This is another post in a loose sequence of articles around I18N and Unicode support in qooxdoo, and qooxdoo's tool chain particularly. (The other so far were 1 and 2).
Wesley Chun writes in his excellent Core Python Programming in the section "Real-Life Lessons Learned" about adding Unicode support later to a system
"The retrofit of the entire system would be extremely tedious and time-consuming." (p.203, 2nd ed.)
and later adds
"Fixing Unicode bugs everywhere leads to code instability and the distinct possibility of introducing new bugs." (p.204, 2nd ed.)
You might not be surprised to hear that my experiences largely match his statements.
Using a unicode name space
This time, I started off by using a name space for a qooxdoo application that contained real unicode characters. To create the project, I did something like this:
create-application.py -n höräßlich
(Don't worry about the name space, it's a made-up word that contains three "funny" characters).
There are two main areas where the name space of an application makes its mark:
- it is inserted into various source files where the name space of the application is needed, e.g. in class files, in the first parameter to qx.Class.define().
- it is used in the file system, to create proper paths to the class files (as in .../source/class/<namespace>/....), to resource files, asf.
I had to tweak create-application.py a bit, but after that the resulting skeleton application looked just fine. Then I invoked generate.py source, and that's were the real trouble started...
The generator has to deal with the exact two areas for unicode name spaces as listed above. Text files are read and processed, and there is interaction with the file system which always involves paths where the "funny" name space is part of. I was confident that the text file handling would be consistent, since we read and write all text files as being UTF-8 encoded. But there was no such consistency regarding file path handling, which showed after I followed and fixed exception after exception popping up in the generator. Then I sat back to think about the issues from a general perspective. All critical code sections involved strings that now contained unicode characters which were not accounted for, either when doing operations on them, printing them, or passing them into module functions. The cure was almost always decoding the string from UTF-8. So I thought whether there would be a single or a few general approaches to the issue...
sys.setdefaultencoding()
The sys module of Python has a nice function, setdefaultencoding(), which allows you to switch from the default ASCII to other encodings such as UTF-8, which the Python runtime will use whenever it has to decode a string buffer to unicode. And I'll tell you what, I switched to UTF-8 and it worked like a charm! But there is a catch: You can't use this function in your application code, seriously
. This function is only available at Python start-up time, when Python scans the environment. It has to be called in a system-wide module, like /usr/local/lib/python2.5/site-packages/sitecustomize.py, where sitecustomize.py is a pre-defined name (you cannot make it up). After this module has been evaluated, the setdefaultencoding() function is removed from the sys module. There is no way of using it afterwards. Isn't that weird?! So I had to go on and look at the various places where we deal with strings in the tool chain.
String Literals
One aspect of the issues are string literals. So what about changing all string literals in all tool chain modules to Unicode strings?! That looked like a safe path to ensure we are treating unicode strings in any place. It turns out that the tool chain in total uses more than 13,000 string literals (gasp!). That was, um, more than I expected. Given the fact that all those strings have to be represented in memory at run time, there seems to be some opportunity to improve memory footprint here. But that's a different issue.

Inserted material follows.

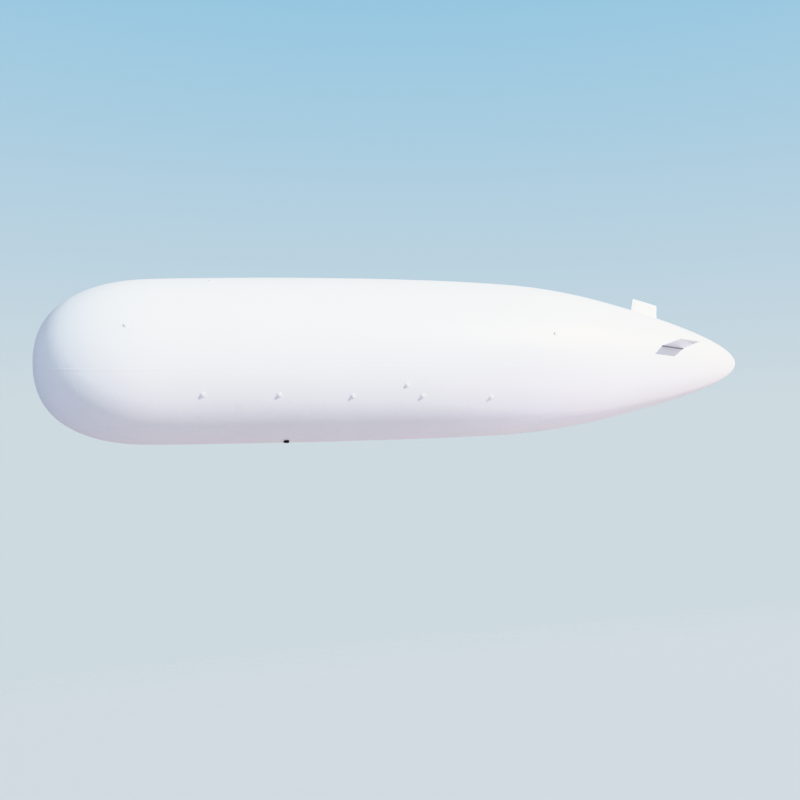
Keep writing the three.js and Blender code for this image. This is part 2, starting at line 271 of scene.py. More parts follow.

But concerning unicode support, whatever memory footprint our string literals have, converting them all to unicode strings would double this footprint. Currently, we only have ASCII string literals that use one byte per character. Turning these into unicode would result, at best, in each character being represented by two bytes in memory, since Python normally uses UCS-2 internally to represent unicode. - I didn't need any more estimates to figure that that would be carrying it too far.
So we're back to handling and converting strings on an individual and per-case basis.
The os module
Another aspect of unicode treatment are the Python modules we use. The os module is all over the place in the tool chain. The important discovery here was that the methods returning strings can often be parametrized in a helpful way. Take os.listdir(): If called with a normal string it will return an array of strings. If called with a unicode argument, it will return unicode strings. (Try calling os.listdir() with a normal string representing a directory that contains unicode entries, either files or subdirectories. On Linux the returned list will contain those entries in UTF-8. On Windows it actually looks like UCS-2 encoding, the same encoding Python uses internally. But now try to decode a UCS-2 encoded string into an internal unicode string - you'll be surprised).
This sort of polymorphic behaviour holds for similar functions like os.walk() and os.path.join(). os.getcwd() can be replaced by os.getcwdu(), in order to obtain the current working directory as a unicode object. So I will crawl over the code base eventually and look at each line the os module is called, rectifying parameters or switching to unicode-enhanced functions.
... to be continued
And that's not the end of the story. Uses of other modules have to be inspected, corrected, and calls to their functions possibly be flanked by unicode de- and encoding actions. While file I/O should be fine, terminal I/O might not, so calls to print and <stream>.write() will have to be inspected. Platform-dependencies might come into play. And how to obtain unicode command line parameters...